His exact ranking among the Premier League’s greatest players will always spark debate. But it is clear that Salah has secured a place near the top.

Only Alan Shearer, Wayne Rooney, and Harry Kane have scored more Premier League goals. As a wide forward rather than a central striker, Salah occupies a unique spot among the competition’s top 15 scorers.

He is also the only player to have won the PFA Player of the Year award three times, achieving his third in a season widely regarded as one of the best in history.

Salah recorded 47 goal involvements—the most by any player in a 38-game season—helping Liverpool secure the title under Arne Slot. His goals and assists contributed 38 points to the team.

Over the nine years since joining Liverpool in 2017, his impact in the Premier League has been unmatched.

Salah leads in goals, assists, shots, open-play chances created, and touches in the opposition box, making him the competition’s outstanding scorer and creator.

The gap between Salah and his peers in many of these categories is significant. His combined total of 281 goals and assists is more than 100 ahead of the next-highest player, Heung-Min Son. He also leads by a wide margin in shots and touches in the box.

Salah’s extraordinary talent is complemented by his durability. Since the 2017/18 season, only Jordan Pickford and James Tarkowski have made more Premier League appearances than his 310. His consistency is a product of his remarkable work ethic.

While Liverpool have occasionally slipped from the top of the Premier League over the past nine years, Salah’s personal output remained consistent until this season.

Even in his least productive campaign for goals and assists, in 2020/21, his combined total of 27 ranked third across the division behind Kane and Bruno Fernandes. He was also Liverpool’s only representative in that season’s PFA Team of the Year.

His managers have played a role too. Klopp maximised Salah’s success by moving Sadio Mane to the left to position him on the right-hand side of Liverpool’s attack and building the team around him. Slot reduced his off-the-ball duties to boost his influence in the final third last season.

Few expected that the contract he signed in the penultimate month of last season would be shortened by a year. But Salah has set such high standards that any decline, when it came, was immediately noticeable.

The drop has been sharp.
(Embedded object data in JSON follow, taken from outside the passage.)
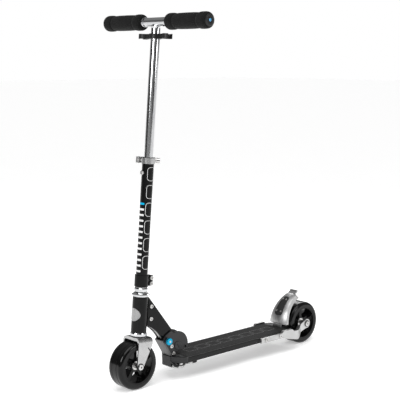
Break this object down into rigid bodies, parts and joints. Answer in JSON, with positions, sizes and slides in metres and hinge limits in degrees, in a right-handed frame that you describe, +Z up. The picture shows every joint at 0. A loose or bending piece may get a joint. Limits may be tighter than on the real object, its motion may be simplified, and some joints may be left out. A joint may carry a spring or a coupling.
{
  "type": "folding kick scooter",
  "caption": "Folding kick scooter: grippy deck, wide solid wheels, hinged stem, height-adjustable T-bar with pull-out foam handles, foot brake fender and kickstand.",
  "frame": {"origin": "on the ground under the middle of the scooter, midway between the two wheel axles", "axes": "+X forward, +Y to the rider's left, +Z up"},
  "size_m": [0.74, 0.383, 0.9273],
  "materials": {
    "tyre": "gloss",
    "wheel_core": "gloss",
    "bearing_steel": "satin",
    "bolt_steel": "satin",
    "black_steel": "satin",
    "spring_steel": "satin",
    "fork_metal": "satin",
    "painted_black": "gloss",
    "chrome_steel": "polished",
    "satin_aluminium": "satin",
    "badge_metal": "satin",
    "blue_anodised": "satin",
    "plastic_black": "matte",
    "button_steel": "satin",
    "handle_steel": "polished",
    "foam": "matte",
    "elastic": "matte",
    "grip_tape": "rough",
    "rubber_black": "matte"
  },
  "bodies": {
    "deck": {"deck_board": "satin_aluminium", "grip_tape": "grip_tape", "nose_casting": "satin_aluminium", "hinge_plate_left": "black_steel", "hinge_plate_right": "black_steel", "hinge_front_plate": "satin_aluminium", "hinge_bolts": "bolt_steel", "fold_pivot": "black_steel", "rear_stay_left": "satin_aluminium", "rear_stay_right": "satin_aluminium", "stay_screws": "bolt_steel", "rear_axle": "bolt_steel", "rear_spacers": "bolt_steel", "brake_hinge_pin": "bolt_steel", "brake_springs": "spring_steel", "kickstand_screw": "bolt_steel"},
    "rear_wheel": {"rear_tyre": "tyre", "rear_wheel_core": "wheel_core", "rear_bearings": "bearing_steel"},
    "brake": {"brake_fender": "satin_aluminium", "brake_inlay": "plastic_black", "brake_rivets": "bolt_steel", "brake_pad": "plastic_black"},
    "kickstand": {"kickstand_leg": "satin_aluminium", "kickstand_foot": "rubber_black"},
    "fold_lock": {"lock_knob": "blue_anodised", "lock_pin": "bolt_steel"},
    "neck": {"head_tube": "painted_black", "neck_plate_left": "painted_black", "neck_plate_right": "painted_black", "neck_spacer": "bolt_steel", "neck_bolts": "bolt_steel", "headset_cups": "chrome_steel", "head_badge": "badge_metal"},
    "steerer": {"fork": "fork_metal", "front_axle": "bolt_steel", "front_spacers": "bolt_steel", "headset_locknut": "chrome_steel", "stem_clamp": "painted_black", "stem_clamp_screws": "bolt_steel", "stem_tube": "painted_black", "top_collar": "satin_aluminium", "guide_bushes": "plastic_black", "clamp_bolt": "bolt_steel"},
    "front_wheel": {"front_tyre": "tyre", "front_wheel_core": "wheel_core", "front_bearings": "bearing_steel"},
    "clamp_lever": {"clamp_lever": "satin_aluminium"},
    "stem_button": {"stem_button": "button_steel"},
    "handlebar": {"t_bar": "chrome_steel", "handle_holder": "plastic_black", "handle_elastic": "elastic"},
    "handle_left": {"handle_tube_left": "handle_steel", "grip_left": "foam", "end_plug_left": "plastic_black"},
    "handle_right": {"handle_tube_right": "handle_steel", "grip_right": "foam", "end_plug_right": "plastic_black"},
    "handle_button_left": {"handle_button_left": "button_steel"},
    "handle_button_right": {"handle_button_right": "button_steel"}
  },
  "joints": [
    {"name": "rear_wheel_spin", "type": "hinge", "parent": "deck", "child": "rear_wheel", "pos_m": [-0.31, 0, 0.06], "axis": [0, 1, 0], "continuous": true},
    {"name": "stem_fold", "type": "hinge", "parent": "deck", "child": "neck", "pos_m": [0.174, 0, 0.086], "axis": [0, -1, 0], "range_deg": [0, 85]},
    {"name": "steering", "type": "hinge", "parent": "neck", "child": "steerer", "pos_m": [0.2972, 0, 0.06], "axis": [-0.0837, 0, 0.9965], "range_deg": [-60, 60]},
    {"name": "front_wheel_spin", "type": "hinge", "parent": "steerer", "child": "front_wheel", "pos_m": [0.31, 0, 0.06], "axis": [0, 1, 0], "continuous": true},
    {"name": "bar_height", "type": "slide", "parent": "steerer", "child": "handlebar", "axis": [-0.0837, 0, 0.9965], "range_m": [-0.27, 0]},
    {"name": "brake_press", "type": "hinge", "parent": "deck", "child": "brake", "pos_m": [-0.229, 0, 0.053], "axis": [0, -1, 0], "range_deg": [0, 6], "stiffness_Nm_per_rad": 3, "springref_deg": -5.73},
    {"name": "kickstand_swing", "type": "hinge", "parent": "deck", "child": "kickstand", "pos_m": [0.19, 0.028, 0.039], "axis": [0, -0.4695, -0.8829], "range_deg": [0, 60]},
    {"name": "clamp_lever_turn", "type": "hinge", "parent": "steerer", "child": "clamp_lever", "pos_m": [0.25721, -0.0344, 0.56141], "axis": [-0.0837, 0, 0.9965], "range_deg": [0, 110]},
    {"name": "fold_lock_pull", "type": "slide", "parent": "deck", "child": "fold_lock", "axis": [0, 1, 0], "range_m": [-0.005, 0]},
    {"name": "stem_button_press", "type": "slide", "parent": "steerer", "child": "stem_button", "axis": [-0.9965, 0, -0.0837], "range_m": [0, 0.0032], "stiffness_N_per_m": 300, "springref_m": 0.006},
    {"name": "handle_left_slide", "type": "slide", "parent": "handlebar", "child": "handle_left", "axis": [0, 1, 0], "range_m": [0, 0.036]},
    {"name": "handle_button_left_press", "type": "slide", "parent": "handle_left", "child": "handle_button_left", "axis": [0.0837, 0, -0.9965], "range_m": [0, 0.0022], "stiffness_N_per_m": 300, "springref_m": 0.004},
    {"name": "handle_right_slide", "type": "slide", "parent": "handlebar", "child": "handle_right", "axis": [0, -1, 0], "range_m": [0, 0.036]},
    {"name": "handle_button_right_press", "type": "slide", "parent": "handle_right", "child": "handle_button_right", "axis": [0.0837, 0, -0.9965], "range_m": [0, 0.0022], "stiffness_N_per_m": 300, "springref_m": 0.004}
  ]
}
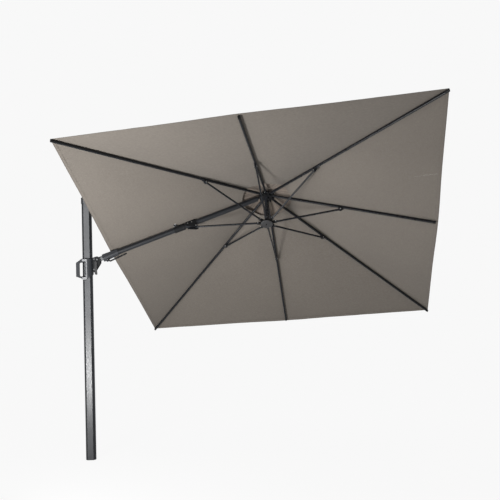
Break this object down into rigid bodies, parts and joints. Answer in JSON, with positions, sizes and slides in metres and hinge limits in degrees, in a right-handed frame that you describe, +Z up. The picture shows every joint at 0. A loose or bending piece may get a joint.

Salah has also been affected by changes around him, including the departure of Trent Alexander-Arnold, whose service he valued. Age has played a role too, as Salah is just three months shy of his 34th birthday.

Initially, it seemed he might not receive the farewell he deserved after tensions with Slot over his reduced role in the first half of the season.

However, Salah’s reintegration after the Africa Cup of Nations offered him a chance to finish on a high. After nine years in which he dominated the league, he transformed Liverpool’s fortunes and secured his path to greatness.